## REQUIREMENTS
Up to and including the line that contains "return onFace and", repeat each line of the data exactly, starting from the first.

-*-*-

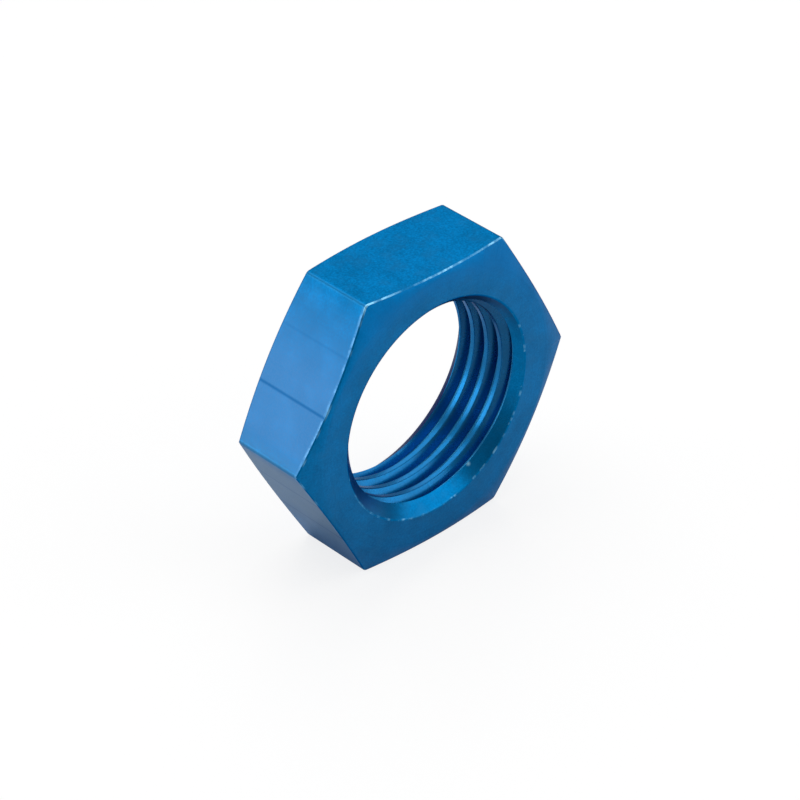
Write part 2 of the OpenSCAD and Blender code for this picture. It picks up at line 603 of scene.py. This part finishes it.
def onMouth(a, b):
    onFace = all(abs(p.z) < closeEnough or abs(p.z - nut["thickness"]) < closeEnough
                 for p in (a, b))
    smallest = nut["frontMouth"] - mouthSlack
    largest = nut["backMouth"] + mouthSlack
    return onFace and all(smallest < math.hypot(p.x, p.y) < largest for p in (a, b))


for wanted, width, finish in ((onOuterEdge, nut["edgeBreak"], brokenEdge),
                              (onMouth, nut["mouthBreak"], mouthEdge)):
    # unclamped, because the short edges round the corners would hold the bevel down to nothing
    editEdges(body, wanted)
    bpy.ops.mesh.bevel(offset=width, segments=3, profile=0.5, clamp_overlap=False,
                       material=body.data.materials.find(finish.name))
    bpy.ops.object.mode_set(mode="OBJECT")

# the two flats of the -X side carry the painted sheen, with most of the roundings beside them
leansLeft = -0.45
giveFaces(body, paintedSheenFlat, lambda face: face.material_index == 0 and face.normal.x < leansLeft)
print("edges broken:", len(body.data.polygons), "faces")

# the tap: one pitch of the thread drawn point by point, then screwed up along the axis
depth = thread["major"] - thread["crest"]
flank = depth * math.tan(math.radians(30))
crestHalf = (thread["pitch"] - thread["rootFlat"] - 2 * flank) / 2
corners = [(thread["crest"], crestHalf), (thread["major"], crestHalf + flank),
           (thread["major"], crestHalf + flank + thread["rootFlat"]),
           (thread["crest"], thread["pitch"] - crestHalf)]
ends = [(thread["crest"], 0)] + corners + [(thread["crest"], thread["pitch"])]
mostOfSide = 0.96       # a rounding takes no more than this of a side
profile = [ends[0]]
for before, here, after in zip(ends, ends[1:], ends[2:]):
    # each corner is rounded by seven points
    near = []
    for other in (before, after):
        away = math.dist(here, other)
        rounding = thread["crestRound" if here[0] == thread["crest"] else "rootRound"]
        share = min(rounding, away * mostOfSide) / away
        near.append([h + (o - h) * share for h, o in zip(here, other)])
    for step in (0, 0.17, 0.33, 0.5, 0.67, 0.83, 1):
        profile.append(tuple((1 - step) ** 2 * n + 2 * step * (1 - step) * h + step ** 2 * f
                             for n, h, f in zip(near[0], here, near[1])))
profile.append(ends[-1])

base = thread["start"] - thread["turnsBelow"] * thread["pitch"]
bpy.ops.object.select_all(action="DESELECT")
bpy.ops.mesh.primitive_plane_add(size=1, location=(profile[0][0], 0, base))
tap = bpy.context.object
tap.name = "tap"
bpy.ops.object.transform_apply(location=True, rotation=True, scale=True)
editAll(tap)
bpy.ops.mesh.merge(type="CENTER")
for before, here in zip(profile, profile[1:]):
    step = (here[0] - before[0], 0, here[1] - before[1])
    bpy.ops.mesh.extrude_region_move(TRANSFORM_OT_translate={"value": step})
bpy.ops.object.mode_set(mode="OBJECT")
tap.data.materials.append(cutThread)
applyModifier(tap, "SCREW", {"axis": "Z", "angle": 2 * math.pi, "screw_offset": thread["pitch"],
                             "iterations": thread["turns"],
                             "steps": thread["steps"], "render_steps": thread["steps"]})

# its turns are joined, its open ends closed, and the many-sided faces there cut into triangles
betweenTurns = 0.0005   # mm
manySides = 20
editAll(tap)
bpy.ops.mesh.remove_doubles(threshold=betweenTurns)
bpy.ops.mesh.fill_holes(sides=0)
bpy.ops.object.mode_set(mode="OBJECT")
editFaces(tap, lambda face: len(face.vertices) > manySides)
bpy.ops.mesh.poke()
bpy.ops.mesh.select_all(action="SELECT")
bpy.ops.mesh.normals_make_consistent(inside=False)
bpy.ops.object.mode_set(mode="OBJECT")
print("tap:", len(tap.data.vertices), "points")
combine(body, tap, "DIFFERENCE")

# the cut leaves a few points almost on top of each other
almostTouching = 0.0001     # mm
editAll(body)
bpy.ops.mesh.remove_doubles(threshold=almostTouching)
bpy.ops.mesh.dissolve_degenerate(threshold=almostTouching)
bpy.ops.object.mode_set(mode="OBJECT")

# the flanks that look to the front get painted shade, in a finish of their own
looksFront = 0.6
cutSlot = body.data.materials.find(cutThread.name)
giveFaces(body, paintedShadeFlank,
          lambda face: face.material_index == cutSlot and face.normal.z > looksFront)
print("thread cut:", len(body.data.polygons), "faces")

# the nut is stood on one flat, in metres
body.rotation_euler = (math.pi / 2, 0, 0)
body.location = (0, nut["thickness"] / 2000, flatRadius / 1000)
body.scale = (0.001, 0.001, 0.001)
pickOnly(body)
bpy.ops.object.transform_apply(location=True, rotation=True, scale=True)

# shading: crisp where the tool changed direction, smooth along every turned surface
bpy.ops.object.shade_smooth_by_angle(angle=math.radians(30))
applyModifier(body, "WEIGHTED_NORMAL", {"keep_sharp": True, "weight": 60})

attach(body, "root")
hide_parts("nut")
print("nut finished:", len(body.data.vertices), "points")


# floor: plain and pale. Part of it is as white as the background of the photograph,
# and the rest is lit, so that it keeps the shadow of the nut

floorLook = {
    "colour": "#DCDCDC",
    "roughness": 0.35,          # satin, so that it shines at a glance
    "whiteToCamera": 0.8,       # share that is plain white
    "whiteInGloss": 0.12,       # the same, as the metal reflects it
}
bpy.ops.object.select_all(action="DESELECT")
bpy.ops.mesh.primitive_plane_add(size=4, location=(0, 0, 0))
floor = bpy.context.object
floor.name = "floor"
paper = bpy.data.materials.new("paleFloor")
paper.use_nodes = True
tree = paper.node_tree
tree.nodes.clear()
path = addNode(tree, "ShaderNodeLightPath")
glossShare = addNode(tree, "ShaderNodeMath", settings={"operation": "MULTIPLY"},
                     values={1: floorLook["whiteInGloss"]}, links={0: path.outputs["Is Glossy Ray"]})
share = addNode(tree, "ShaderNodeMath", settings={"operation": "MULTIPLY_ADD"},
                values={1: floorLook["whiteToCamera"]},
                links={0: path.outputs["Is Camera Ray"], 2: glossShare.outputs["Value"]})
pale = addNode(tree, "ShaderNodeMix", settings={"data_type": "RGBA"},
               values={6: hexToLinear(floorLook["colour"]), 7: (1, 1, 1, 1)},
               links={0: path.outputs["Is Camera Ray"]})
lit = addNode(tree, "ShaderNodeBsdfPrincipled", values={"Roughness": floorLook["roughness"]},
              links={"Base Color": pale.outputs[2]})
white = addNode(tree, "ShaderNodeEmission", values={"Strength": 1})
both = addNode(tree, "ShaderNodeMixShader",
               links={0: share.outputs["Value"], 1: lit.outputs["BSDF"], 2: white.outputs["Emission"]})
addNode(tree, "ShaderNodeOutputMaterial", links={"Surface": both.outputs["Shader"]})
floor.data.materials.append(paper)

# soft studio light: a pale room that is lighter at the back, and three large lamps

room = {
    "lightFrom": (-0.35, 0.8, 0.5),
    "brightest": 0.83,
    "darkest": 0.21,
}
world = bpy.data.worlds.new("paleRoom")
bpy.context.scene.world = world
world.use_nodes = True
tree = world.node_tree
tree.nodes.clear()
around = addNode(tree, "ShaderNodeTexCoord")
side = addNode(tree, "ShaderNodeVectorMath", settings={"operation": "DOT_PRODUCT"},
               values={1: room["lightFrom"]}, links={0: around.outputs["Generated"]})
strength = addNode(tree, "ShaderNodeMapRange",
                   values={"From Min": -1, "From Max": 1,
                           "To Min": room["darkest"], "To Max": room["brightest"]},
                   links={"Value": side.outputs["Value"]})
glow = addNode(tree, "ShaderNodeBackground", links={"Strength": strength.outputs["Result"]})
addNode(tree, "ShaderNodeOutputWorld", links={"Surface": glow.outputs["Background"]})

lamps = {
    "leftLamp": {"from": (-0.78, 0.59, 0.25), "wide": 0.24, "high": 0.24, "away": 0.45, "glow": 1.68},
    "topLamp": {"from": (0.2, 0.3, 0.93), "wide": 0.8, "high": 0.8, "away": 0.5, "glow": 0.92},
    "frontLamp": {"from": (0.6, -0.72, 0.46), "wide": 0.47, "high": 0.48, "away": 0.5, "glow": 1.27},
}
for name, lamp in lamps.items():
    length = math.hypot(*lamp["from"])
    place = [c / length * lamp["away"] for c in lamp["from"]]
    # round the middle of the nut, and turned to face it
    place[2] += flatRadius / 1000
    tilt = math.acos(lamp["from"][2] / length)
    heading = math.atan2(lamp["from"][0], -lamp["from"][1])
    bpy.ops.object.select_all(action="DESELECT")
    bpy.ops.object.light_add(type="AREA", location=place, rotation=(tilt, 0, heading))
    light = bpy.context.object
    light.name = name
    light.data.shape = "RECTANGLE"
    light.data.size = lamp["wide"]
    light.data.size_y = lamp["high"]
    light.data.energy = lamp["glow"] * math.pi * lamp["wide"] * lamp["high"]
print("floor and lights placed")

bpy.context.scene.view_settings.view_transform = "Standard"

-*-*-

## FINISHED EXERCISE
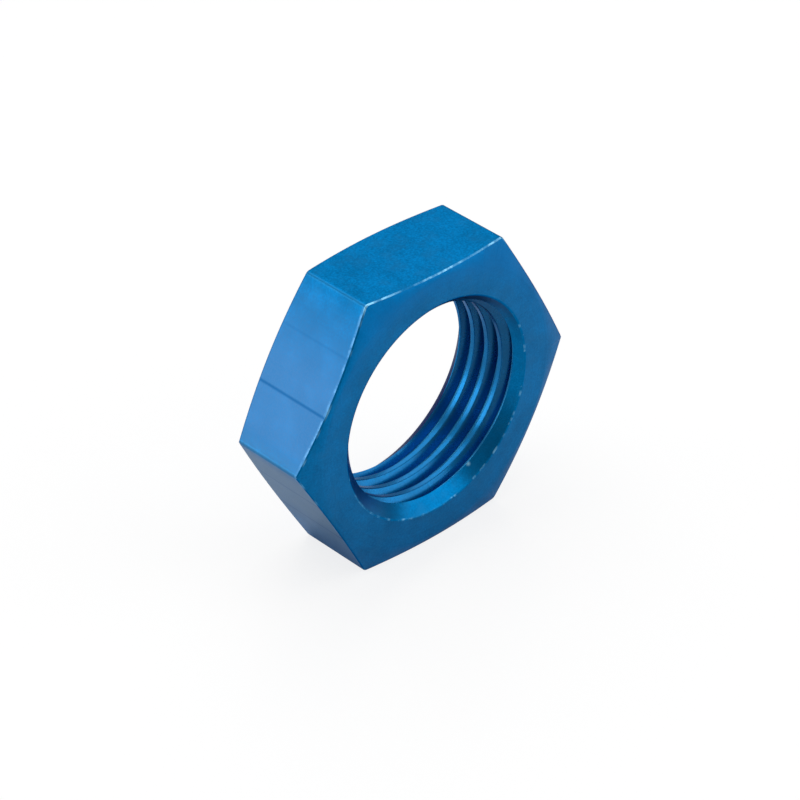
Write part 2 of the OpenSCAD and Blender code for this picture. It picks up at line 603 of scene.py. This part finishes it.
def onMouth(a, b):
    onFace = all(abs(p.z) < closeEnough or abs(p.z - nut["thickness"]) < closeEnough
                 for p in (a, b))
    smallest = nut["frontMouth"] - mouthSlack
    largest = nut["backMouth"] + mouthSlack
    return onFace and all(smallest < math.hypot(p.x, p.y) < largest for p in (a, b))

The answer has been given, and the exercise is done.